What kind of objects are you observing tonight and what are you trying to get out of your observations?

Jaylycia: I am observing circumstellar disks, which are rings of dusty materials encircling its host star. I look at disks at all stages of extrasolar system formation. But this particular target tonight is a debris disk and I am just trying to get an image of the disk to characterize it.

Disks are generally thought to be difficult, what are your thought about that?

Jaylycia: Yes, they are more difficult than point sources, but they look cooler! They are very faint and they are easily removed during image processing, by accident.

How does it feel to be an AO operator and an observer at the same time?

Jaylycia: I don’t.

Who came up with your new name?

Jaylycia: Maggie-OX did. It’s the best thing that’s happened to me.

If you were to be a traffic sign, what would it be?

Jaylycia: NO PARKING! I DoN’T KnOw!

As a former pastry chef, which dessert do you think best describes you?

Jaylycia: A hefty cream puff with vanilla custard filling.

Song of the Day

Hmmm… What would be a more fitting music than the BBC News Intro music for an interview?

Well, thanks for tuning into the special program of today!

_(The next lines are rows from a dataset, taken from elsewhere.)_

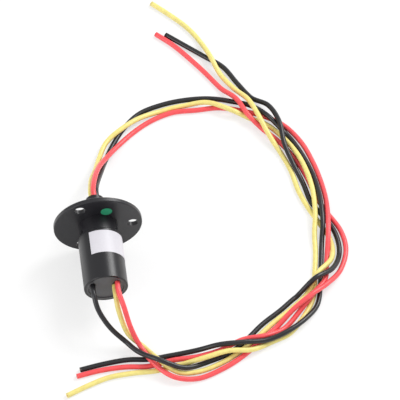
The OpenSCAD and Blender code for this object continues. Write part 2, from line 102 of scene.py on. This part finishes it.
# %% Rotor leads
routes = {}
routes["rotor_black"] = [
    (1.4, boss_end, -0.8), (1.4, boss_end + straight, -0.8), (3, 31, -7), (6, 42, -14), (9, 52, -20),
    (14, 62, lie), (21, 72, lie), (30, 80, lie), (42, 84, lie), (54, 85.5, lie), (66, 85, lie),
    (77, 82, lie), (87, 77, -19.5), (95, 68, -17.5), (103, 58, lie), (108, 48, lie), (112, 36, lie),
    (114, 24, -19.5), (114.5, 13, -17.5), (114, 1, -17.5), (112, -10, -20), (110, -22, lie),
    (108, -34, lie), (105, -46, lie), (98, -55, -18.5), (88, -62, -17.5), (77, -66, -17.5),
    (65, -67, -15.5), (53, -67, -15.5), (42, -66.5, -19.5), (30, -67, lie), (18, -68, lie),
    (7, -67, lie), (-5, -68, lie), (-17, -70, lie)]
routes["rotor_red"] = [
    (0, boss_end, 1.6), (0, boss_end + straight, 1.6), (2, 32, -3), (5, 42, -9.5), (10, 52, -16.5),
    (17, 61, -20), (26, 69, lie), (36, 75, lie), (47, 78.5, lie), (59, 78.5, lie), (71, 78.5, lie),
    (83, 75, lie), (94, 70, lie), (103, 63, lie), (110, 52, lie), (114, 40, lie), (116.5, 28, lie),
    (117.5, 16, -19.5), (117, 4, -17.5), (115.5, -8, -17.5), (113, -21, lie), (110.5, -33, -19),
    (104, -41, -17.5), (96, -49, -20), (87, -58, lie), (77, -63, -18), (65, -64, -18),
    (53, -68.5, -18.5), (41, -69.5, lie), (29, -70, lie), (17, -72, lie), (5, -71, lie),
    (-7, -71.5, lie), (-19, -73.5, lie)]
routes["rotor_yellow"] = [
    (-1.4, boss_end, -0.8), (-1.4, boss_end + straight, -0.8), (0, 32, -6), (3, 42, -12.5), (6, 53, -18.5),
    (11, 63, -19), (20, 70, -18), (30, 76, -19), (41, 80, lie), (53, 82, lie), (65, 81, -18.5),
    (76, 75, -18), (86, 70, lie), (95, 64, lie), (102, 54, -20), (107, 43, -18.5), (110, 32, -18),
    (111.5, 20, -18), (111, 7, -18), (109, -5, -20), (108, -16, lie), (106, -28, lie),
    (104, -40, lie), (99, -50, lie), (89.5, -61, lie), (79, -65.5, lie), (69, -70, -18.5),
    (57, -70.5, -16.5), (45, -73, -16.5), (33, -73, lie), (21, -75, lie), (9, -75, lie),
    (-3, -76, lie), (-14, -79.5, lie), (-25, -84, lie)]

# %% Stator leads
routes["stator_red"] = [
    (5.7, slot_end, 4), (5.7, slot_end - straight, 4), (7.5, -49.5, 0.5), (10, -56, -9),
    (14, -62, -17.5), (20, -73, -18), (29, -81, -19), (41, -82, lie), (53, -78, lie),
    (63, -72.5, lie), (73, -65, lie), (83, -57, lie), (92, -50, -17.5), (102, -44, -14.5),
    (111, -37, -17), (119, -27.5, lie), (123.5, -16, lie), (122.5, -4, lie), (117, 8, lie),
    (113, 18, lie), (110, 30, lie), (106, 41, lie), (100, 52, lie), (92, 62, lie), (85, 70, -17.5),
    (80, 81, -17.5), (73, 91, lie), (66, 102, lie), (59, 112, lie), (52, 121, lie), (44, 129, lie)]
routes["stator_yellow"] = [
    (4.2, slot_end, 1), (4.2, slot_end - straight, 1), (5, -49.5, -3.5), (8.5, -56, -14),
    (16, -61, -20.5), (22, -71, -17), (31, -78, -19.5), (42, -78, lie), (53, -74.5, lie),
    (63, -69, lie), (73, -61.5, lie), (82, -54, lie), (92, -47, lie), (100, -40, lie),
    (107, -31, -16), (115.5, -21, -19), (116.5, -9, lie), (112.5, 1.5, lie), (108, 12, lie),
    (104.5, 23, lie), (102.5, 35, lie), (99, 46, lie), (94, 57, -18.5), (90, 68, -16),
    (86, 79, -16.5), (80, 89, -20), (74, 99, -20), (70, 110, -18), (66, 122, lie), (60, 132, lie),
    (52, 141, lie), (44, 149, lie)]
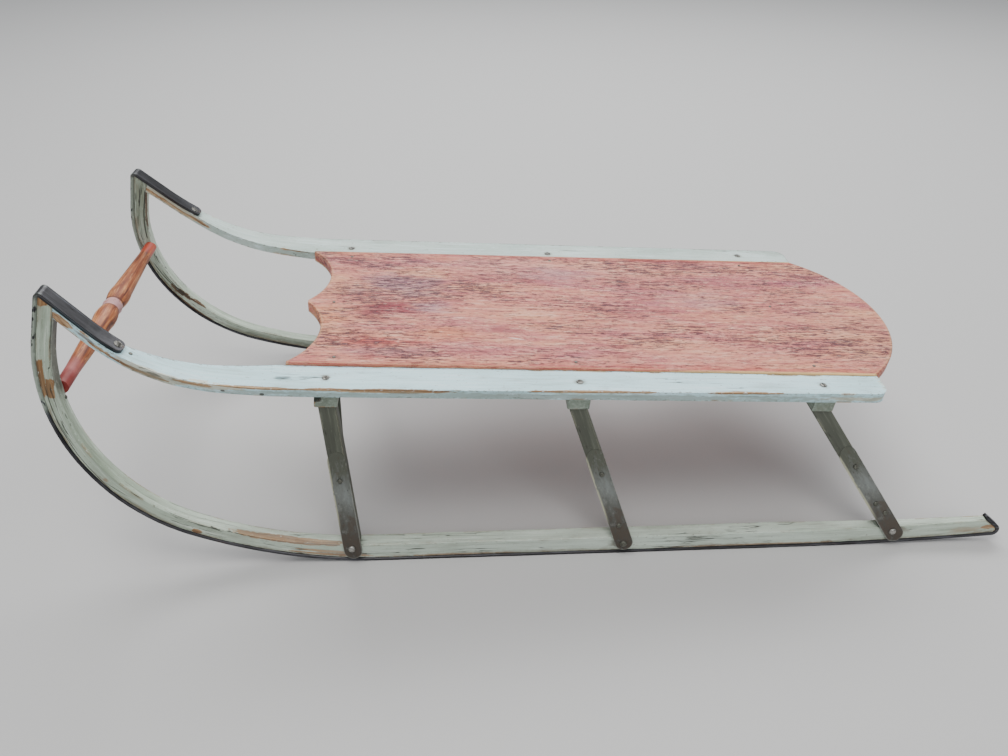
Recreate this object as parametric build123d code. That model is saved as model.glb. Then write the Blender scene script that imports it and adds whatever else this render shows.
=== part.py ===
from build123d import *
import math
import os

# Child's bentwood sled: two shod runners, two rails that meet them at the front tips,
# a shaped deck board on three crossbeams, six leaning legs with irons, and a turned crossbar.
# Millimetres. +X is forwards, +Y is the sled's left, +Z is up, and the runners stand on z = 0.

# Overall
overall_length = 935.5
toe_out_deg = 1.5
lean_in_deg = 9.5
runner_half_spacing = 197.0

# Iron shoe
shoe_thickness = 3.5
shoe_side_lap = 0.2
tail_strap_length = 16.0
rail_strap_setback = 79.5
strap_end_round = 6.0

# Runner bar. A setback or lead is measured from the sled's front or rear end.
runner_width = 14.5
runner_depth = 16.5
runner_front_depth = 12.5
sole_front_setback = 292.0
sole_rear_lead = 245.5
front_rise_turn_deg = 23.5
front_bend_radius = 169.5
front_back_lean_deg = 18.0
tip_round = 1.0
tail_rise_radius = 4000.0
tail_round = 3.5
tail_chamfer_deg = 39.0

# Rail strip
rail_thickness = 9.0
rail_rear_thickness = 11.0
rail_side_setback = 46.0
rail_width_front = 37.0
rail_width_rear = 30.0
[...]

MAPS/MIRAC Mar. 2024A Night 3: Closed loop calibrations

A much better night!

Sunset from the Bowl

So we were joined by our CACAO friends in Chile and Hawaii to take AO calibrations:

But we learned the camera lens loop was still a hold up so we spent a good long while trying to get it working as well:

The song of the night is the sound of a mouse being trapped (in a live trap) in the kitchen. The sample track is the sound of Rory when he discovered said mouse in the sink (yesterday).